>> start DATA EXCERPT

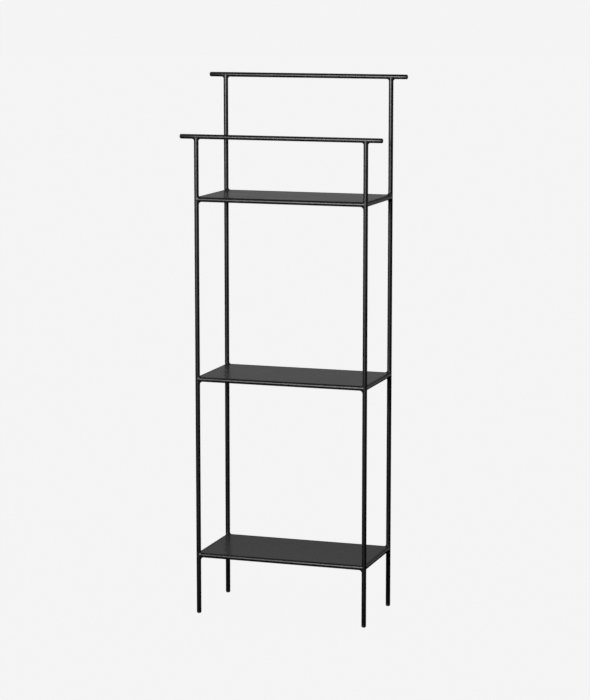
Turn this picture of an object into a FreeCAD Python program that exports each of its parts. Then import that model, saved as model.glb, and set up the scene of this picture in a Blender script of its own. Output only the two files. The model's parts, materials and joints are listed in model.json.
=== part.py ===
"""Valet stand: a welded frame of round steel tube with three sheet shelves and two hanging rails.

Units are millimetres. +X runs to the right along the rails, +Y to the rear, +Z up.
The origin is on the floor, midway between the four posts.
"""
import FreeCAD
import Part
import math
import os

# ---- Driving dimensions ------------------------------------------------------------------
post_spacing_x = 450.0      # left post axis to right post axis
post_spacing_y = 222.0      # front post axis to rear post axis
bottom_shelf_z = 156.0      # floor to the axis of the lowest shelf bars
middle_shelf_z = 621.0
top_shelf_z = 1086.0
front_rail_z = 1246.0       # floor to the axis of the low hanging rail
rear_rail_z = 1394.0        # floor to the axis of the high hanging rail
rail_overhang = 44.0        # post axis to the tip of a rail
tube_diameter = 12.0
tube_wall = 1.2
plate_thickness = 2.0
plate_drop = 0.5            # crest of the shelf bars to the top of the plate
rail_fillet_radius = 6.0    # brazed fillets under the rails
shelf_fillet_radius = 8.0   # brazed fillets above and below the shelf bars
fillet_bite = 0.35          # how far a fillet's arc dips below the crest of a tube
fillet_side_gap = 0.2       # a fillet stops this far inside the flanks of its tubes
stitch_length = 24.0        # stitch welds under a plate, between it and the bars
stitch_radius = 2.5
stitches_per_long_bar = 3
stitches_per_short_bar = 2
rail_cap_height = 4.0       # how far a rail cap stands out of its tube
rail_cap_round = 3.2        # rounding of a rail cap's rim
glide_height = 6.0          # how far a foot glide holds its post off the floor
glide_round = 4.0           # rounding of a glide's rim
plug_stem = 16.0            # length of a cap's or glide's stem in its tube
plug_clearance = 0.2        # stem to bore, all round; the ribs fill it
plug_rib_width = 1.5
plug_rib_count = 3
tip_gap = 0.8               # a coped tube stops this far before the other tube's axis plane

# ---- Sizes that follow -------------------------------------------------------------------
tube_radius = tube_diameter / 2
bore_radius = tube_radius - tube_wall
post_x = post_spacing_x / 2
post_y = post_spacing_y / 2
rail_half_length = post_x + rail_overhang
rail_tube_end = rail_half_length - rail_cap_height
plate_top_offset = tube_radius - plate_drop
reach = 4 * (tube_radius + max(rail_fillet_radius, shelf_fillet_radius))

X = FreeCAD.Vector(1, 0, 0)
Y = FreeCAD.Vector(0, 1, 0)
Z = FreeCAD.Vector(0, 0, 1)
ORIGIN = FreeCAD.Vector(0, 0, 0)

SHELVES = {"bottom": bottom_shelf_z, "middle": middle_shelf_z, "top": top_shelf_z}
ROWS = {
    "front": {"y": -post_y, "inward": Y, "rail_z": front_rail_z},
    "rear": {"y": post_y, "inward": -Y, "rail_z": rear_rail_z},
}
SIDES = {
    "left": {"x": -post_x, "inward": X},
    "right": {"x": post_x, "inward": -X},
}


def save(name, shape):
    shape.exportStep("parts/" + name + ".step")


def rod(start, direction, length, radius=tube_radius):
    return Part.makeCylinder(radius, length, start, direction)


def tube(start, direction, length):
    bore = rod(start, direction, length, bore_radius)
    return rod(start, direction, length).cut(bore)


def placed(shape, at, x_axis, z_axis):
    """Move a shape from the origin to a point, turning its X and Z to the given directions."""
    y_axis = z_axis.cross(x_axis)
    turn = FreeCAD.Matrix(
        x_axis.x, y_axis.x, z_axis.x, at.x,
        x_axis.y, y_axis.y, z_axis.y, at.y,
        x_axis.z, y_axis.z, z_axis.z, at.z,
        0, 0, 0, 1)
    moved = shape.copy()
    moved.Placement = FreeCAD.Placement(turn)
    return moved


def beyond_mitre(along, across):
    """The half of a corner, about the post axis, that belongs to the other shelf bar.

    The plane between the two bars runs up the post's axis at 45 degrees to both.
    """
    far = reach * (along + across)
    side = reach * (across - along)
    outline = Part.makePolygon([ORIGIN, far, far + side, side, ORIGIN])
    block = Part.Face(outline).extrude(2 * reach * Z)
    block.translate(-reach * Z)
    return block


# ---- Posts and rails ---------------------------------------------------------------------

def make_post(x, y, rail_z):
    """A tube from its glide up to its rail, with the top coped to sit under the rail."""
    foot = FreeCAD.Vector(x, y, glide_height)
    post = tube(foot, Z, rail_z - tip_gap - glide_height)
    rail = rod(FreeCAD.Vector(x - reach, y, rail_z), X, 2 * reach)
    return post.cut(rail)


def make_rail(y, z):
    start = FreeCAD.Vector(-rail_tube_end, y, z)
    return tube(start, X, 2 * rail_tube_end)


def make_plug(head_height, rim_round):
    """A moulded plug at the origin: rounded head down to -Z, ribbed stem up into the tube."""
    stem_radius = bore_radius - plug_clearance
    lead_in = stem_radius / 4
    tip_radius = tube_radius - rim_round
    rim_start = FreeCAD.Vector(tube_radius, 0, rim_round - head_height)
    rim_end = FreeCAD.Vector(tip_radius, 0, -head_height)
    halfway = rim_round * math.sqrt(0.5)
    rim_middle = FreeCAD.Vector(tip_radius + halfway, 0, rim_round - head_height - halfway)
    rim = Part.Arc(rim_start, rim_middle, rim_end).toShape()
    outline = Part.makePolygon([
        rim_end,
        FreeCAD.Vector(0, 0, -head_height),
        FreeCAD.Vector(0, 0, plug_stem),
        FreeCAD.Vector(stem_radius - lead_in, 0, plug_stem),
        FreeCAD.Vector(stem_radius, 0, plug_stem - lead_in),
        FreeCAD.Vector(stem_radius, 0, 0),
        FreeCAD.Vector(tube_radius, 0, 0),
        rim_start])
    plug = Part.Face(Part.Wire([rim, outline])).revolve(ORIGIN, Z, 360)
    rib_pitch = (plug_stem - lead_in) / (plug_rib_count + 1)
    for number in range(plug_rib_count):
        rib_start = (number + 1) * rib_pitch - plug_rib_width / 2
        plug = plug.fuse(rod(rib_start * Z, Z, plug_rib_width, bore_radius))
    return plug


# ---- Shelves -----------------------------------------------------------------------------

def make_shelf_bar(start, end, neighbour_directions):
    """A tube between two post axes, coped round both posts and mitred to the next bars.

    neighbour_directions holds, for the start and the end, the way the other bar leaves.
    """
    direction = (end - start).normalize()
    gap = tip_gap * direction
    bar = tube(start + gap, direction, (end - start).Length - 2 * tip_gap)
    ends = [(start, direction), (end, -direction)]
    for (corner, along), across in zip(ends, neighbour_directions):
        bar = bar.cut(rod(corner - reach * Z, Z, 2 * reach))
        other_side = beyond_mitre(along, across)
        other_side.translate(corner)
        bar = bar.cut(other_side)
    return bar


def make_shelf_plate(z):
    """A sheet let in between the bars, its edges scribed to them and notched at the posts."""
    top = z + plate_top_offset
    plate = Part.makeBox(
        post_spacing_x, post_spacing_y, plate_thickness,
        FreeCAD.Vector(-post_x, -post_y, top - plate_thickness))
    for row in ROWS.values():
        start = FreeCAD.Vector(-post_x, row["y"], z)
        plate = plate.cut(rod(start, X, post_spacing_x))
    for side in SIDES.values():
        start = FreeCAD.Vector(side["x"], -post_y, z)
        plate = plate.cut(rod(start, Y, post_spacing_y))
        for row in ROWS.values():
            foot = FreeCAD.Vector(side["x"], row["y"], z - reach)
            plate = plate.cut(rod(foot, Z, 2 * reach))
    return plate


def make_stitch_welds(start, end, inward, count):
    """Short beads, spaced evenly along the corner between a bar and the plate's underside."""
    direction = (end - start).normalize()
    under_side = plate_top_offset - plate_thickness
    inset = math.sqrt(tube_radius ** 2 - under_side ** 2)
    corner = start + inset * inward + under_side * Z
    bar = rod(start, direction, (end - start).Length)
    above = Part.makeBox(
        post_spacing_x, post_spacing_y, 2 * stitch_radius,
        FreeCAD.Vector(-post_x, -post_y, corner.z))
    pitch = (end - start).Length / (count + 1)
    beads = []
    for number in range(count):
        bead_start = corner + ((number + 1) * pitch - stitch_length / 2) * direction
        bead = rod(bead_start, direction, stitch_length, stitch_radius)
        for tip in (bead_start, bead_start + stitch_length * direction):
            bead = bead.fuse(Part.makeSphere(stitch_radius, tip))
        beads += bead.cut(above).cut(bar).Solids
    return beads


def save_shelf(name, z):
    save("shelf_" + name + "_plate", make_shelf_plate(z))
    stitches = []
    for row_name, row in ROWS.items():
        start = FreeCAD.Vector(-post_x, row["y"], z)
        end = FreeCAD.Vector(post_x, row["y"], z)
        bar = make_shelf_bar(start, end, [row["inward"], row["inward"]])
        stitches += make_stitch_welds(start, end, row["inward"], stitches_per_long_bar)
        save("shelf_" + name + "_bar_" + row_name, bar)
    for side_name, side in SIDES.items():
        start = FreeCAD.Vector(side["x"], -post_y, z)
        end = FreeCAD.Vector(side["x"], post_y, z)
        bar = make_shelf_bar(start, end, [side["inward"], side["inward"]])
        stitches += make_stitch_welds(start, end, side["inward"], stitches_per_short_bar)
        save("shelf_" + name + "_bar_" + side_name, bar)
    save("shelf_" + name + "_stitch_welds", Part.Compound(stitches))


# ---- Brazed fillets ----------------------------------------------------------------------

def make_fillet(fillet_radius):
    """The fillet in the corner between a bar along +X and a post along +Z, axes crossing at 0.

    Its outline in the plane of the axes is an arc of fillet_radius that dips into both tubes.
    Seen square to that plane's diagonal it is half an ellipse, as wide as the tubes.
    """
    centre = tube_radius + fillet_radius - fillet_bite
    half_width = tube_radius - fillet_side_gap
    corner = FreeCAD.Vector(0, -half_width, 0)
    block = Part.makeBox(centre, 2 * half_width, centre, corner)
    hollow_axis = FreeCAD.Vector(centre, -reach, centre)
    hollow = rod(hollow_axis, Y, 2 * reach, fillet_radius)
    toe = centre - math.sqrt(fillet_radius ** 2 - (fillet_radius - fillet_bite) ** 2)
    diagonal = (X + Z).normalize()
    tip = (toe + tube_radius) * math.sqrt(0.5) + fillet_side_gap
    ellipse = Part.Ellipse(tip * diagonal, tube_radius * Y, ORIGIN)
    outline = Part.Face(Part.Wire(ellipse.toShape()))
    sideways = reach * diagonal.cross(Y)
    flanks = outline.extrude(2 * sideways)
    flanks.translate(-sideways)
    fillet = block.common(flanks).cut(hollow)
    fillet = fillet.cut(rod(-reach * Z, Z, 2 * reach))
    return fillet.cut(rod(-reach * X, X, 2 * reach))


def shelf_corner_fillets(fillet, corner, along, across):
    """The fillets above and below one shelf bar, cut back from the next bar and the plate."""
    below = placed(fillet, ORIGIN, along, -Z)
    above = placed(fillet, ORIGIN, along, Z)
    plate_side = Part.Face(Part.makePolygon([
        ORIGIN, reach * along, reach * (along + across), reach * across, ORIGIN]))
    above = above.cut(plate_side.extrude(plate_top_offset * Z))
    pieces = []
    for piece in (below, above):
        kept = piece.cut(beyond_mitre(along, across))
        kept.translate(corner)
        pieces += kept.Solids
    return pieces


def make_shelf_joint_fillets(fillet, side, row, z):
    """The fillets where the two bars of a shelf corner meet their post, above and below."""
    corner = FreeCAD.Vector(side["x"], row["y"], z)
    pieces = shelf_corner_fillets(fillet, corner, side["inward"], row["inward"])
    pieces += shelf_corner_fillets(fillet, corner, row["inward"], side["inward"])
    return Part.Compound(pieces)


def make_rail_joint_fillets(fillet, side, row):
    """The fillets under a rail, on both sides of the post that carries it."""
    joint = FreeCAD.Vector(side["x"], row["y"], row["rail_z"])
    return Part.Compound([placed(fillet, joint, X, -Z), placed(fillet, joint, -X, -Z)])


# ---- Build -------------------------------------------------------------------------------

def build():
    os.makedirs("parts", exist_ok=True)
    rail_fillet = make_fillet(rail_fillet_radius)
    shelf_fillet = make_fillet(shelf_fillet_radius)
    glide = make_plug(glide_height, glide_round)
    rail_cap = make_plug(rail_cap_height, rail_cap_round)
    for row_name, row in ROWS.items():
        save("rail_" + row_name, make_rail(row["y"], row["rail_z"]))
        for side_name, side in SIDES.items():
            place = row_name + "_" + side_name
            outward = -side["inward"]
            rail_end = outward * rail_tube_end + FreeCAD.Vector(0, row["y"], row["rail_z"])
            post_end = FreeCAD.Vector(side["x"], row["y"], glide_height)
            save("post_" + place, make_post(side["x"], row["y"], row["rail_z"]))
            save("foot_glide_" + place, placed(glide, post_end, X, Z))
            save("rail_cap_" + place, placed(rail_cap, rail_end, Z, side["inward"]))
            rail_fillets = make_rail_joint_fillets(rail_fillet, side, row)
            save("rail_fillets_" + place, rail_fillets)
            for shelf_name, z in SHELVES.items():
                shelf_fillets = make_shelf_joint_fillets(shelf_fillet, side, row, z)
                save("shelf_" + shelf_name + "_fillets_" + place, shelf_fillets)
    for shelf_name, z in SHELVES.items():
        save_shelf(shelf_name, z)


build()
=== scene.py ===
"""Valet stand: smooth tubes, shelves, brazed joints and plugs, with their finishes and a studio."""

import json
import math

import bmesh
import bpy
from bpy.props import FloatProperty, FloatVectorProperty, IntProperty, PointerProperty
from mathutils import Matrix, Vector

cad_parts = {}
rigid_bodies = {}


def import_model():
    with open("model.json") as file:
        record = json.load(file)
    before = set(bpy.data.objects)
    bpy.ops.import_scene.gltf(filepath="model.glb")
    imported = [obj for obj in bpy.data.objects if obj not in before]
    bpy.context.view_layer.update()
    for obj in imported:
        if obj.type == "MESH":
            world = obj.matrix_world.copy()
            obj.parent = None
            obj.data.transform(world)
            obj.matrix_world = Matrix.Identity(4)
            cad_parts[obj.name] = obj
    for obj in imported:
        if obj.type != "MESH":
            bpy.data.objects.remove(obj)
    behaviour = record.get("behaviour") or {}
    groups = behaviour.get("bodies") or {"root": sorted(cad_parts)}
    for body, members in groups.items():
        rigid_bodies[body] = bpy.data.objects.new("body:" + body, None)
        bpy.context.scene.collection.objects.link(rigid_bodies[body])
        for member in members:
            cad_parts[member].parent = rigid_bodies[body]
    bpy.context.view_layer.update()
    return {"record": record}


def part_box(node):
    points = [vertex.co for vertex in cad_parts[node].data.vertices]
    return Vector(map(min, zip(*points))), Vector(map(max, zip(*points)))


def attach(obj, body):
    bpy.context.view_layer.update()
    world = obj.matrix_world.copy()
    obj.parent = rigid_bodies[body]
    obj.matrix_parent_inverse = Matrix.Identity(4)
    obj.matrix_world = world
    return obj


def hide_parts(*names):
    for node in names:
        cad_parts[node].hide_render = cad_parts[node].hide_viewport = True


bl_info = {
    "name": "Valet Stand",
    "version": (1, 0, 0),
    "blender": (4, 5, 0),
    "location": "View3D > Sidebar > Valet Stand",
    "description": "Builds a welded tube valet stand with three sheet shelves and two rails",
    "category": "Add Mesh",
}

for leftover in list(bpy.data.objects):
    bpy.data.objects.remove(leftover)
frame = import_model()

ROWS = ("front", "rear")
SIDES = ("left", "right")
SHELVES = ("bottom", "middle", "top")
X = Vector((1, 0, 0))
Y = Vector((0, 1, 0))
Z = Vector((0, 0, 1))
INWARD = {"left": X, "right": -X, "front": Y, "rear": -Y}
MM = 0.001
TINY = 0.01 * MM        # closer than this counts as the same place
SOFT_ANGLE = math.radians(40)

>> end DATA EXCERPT

● DIRECTIONS FOR THIS TASK
Give again, word for word, the lines of the listing, starting at its first line and ending with the line containing "tip_gap = 0.8".

● EXPECTED ANSWER
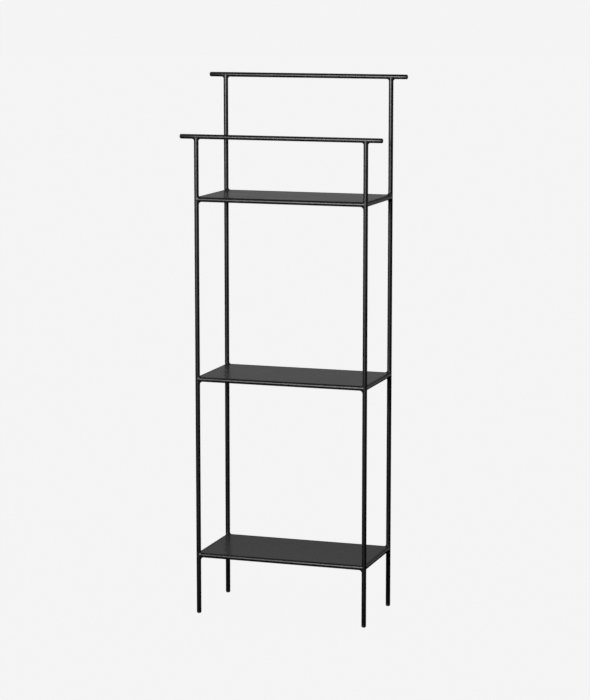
Turn this picture of an object into a FreeCAD Python program that exports each of its parts. Then import that model, saved as model.glb, and set up the scene of this picture in a Blender script of its own. Output only the two files. The model's parts, materials and joints are listed in model.json.
=== part.py ===
"""Valet stand: a welded frame of round steel tube with three sheet shelves and two hanging rails.

Units are millimetres. +X runs to the right along the rails, +Y to the rear, +Z up.
The origin is on the floor, midway between the four posts.
"""
import FreeCAD
import Part
import math
import os

# ---- Driving dimensions ------------------------------------------------------------------
post_spacing_x = 450.0      # left post axis to right post axis
post_spacing_y = 222.0      # front post axis to rear post axis
bottom_shelf_z = 156.0      # floor to the axis of the lowest shelf bars
middle_shelf_z = 621.0
top_shelf_z = 1086.0
front_rail_z = 1246.0       # floor to the axis of the low hanging rail
rear_rail_z = 1394.0        # floor to the axis of the high hanging rail
rail_overhang = 44.0        # post axis to the tip of a rail
tube_diameter = 12.0
tube_wall = 1.2
plate_thickness = 2.0
plate_drop = 0.5            # crest of the shelf bars to the top of the plate
rail_fillet_radius = 6.0    # brazed fillets under the rails
shelf_fillet_radius = 8.0   # brazed fillets above and below the shelf bars
fillet_bite = 0.35          # how far a fillet's arc dips below the crest of a tube
fillet_side_gap = 0.2       # a fillet stops this far inside the flanks of its tubes
stitch_length = 24.0        # stitch welds under a plate, between it and the bars
stitch_radius = 2.5
stitches_per_long_bar = 3
stitches_per_short_bar = 2
rail_cap_height = 4.0       # how far a rail cap stands out of its tube
rail_cap_round = 3.2        # rounding of a rail cap's rim
glide_height = 6.0          # how far a foot glide holds its post off the floor
glide_round = 4.0           # rounding of a glide's rim
plug_stem = 16.0            # length of a cap's or glide's stem in its tube
plug_clearance = 0.2        # stem to bore, all round; the ribs fill it
plug_rib_width = 1.5
plug_rib_count = 3
tip_gap = 0.8               # a coped tube stops this far before the other tube's axis plane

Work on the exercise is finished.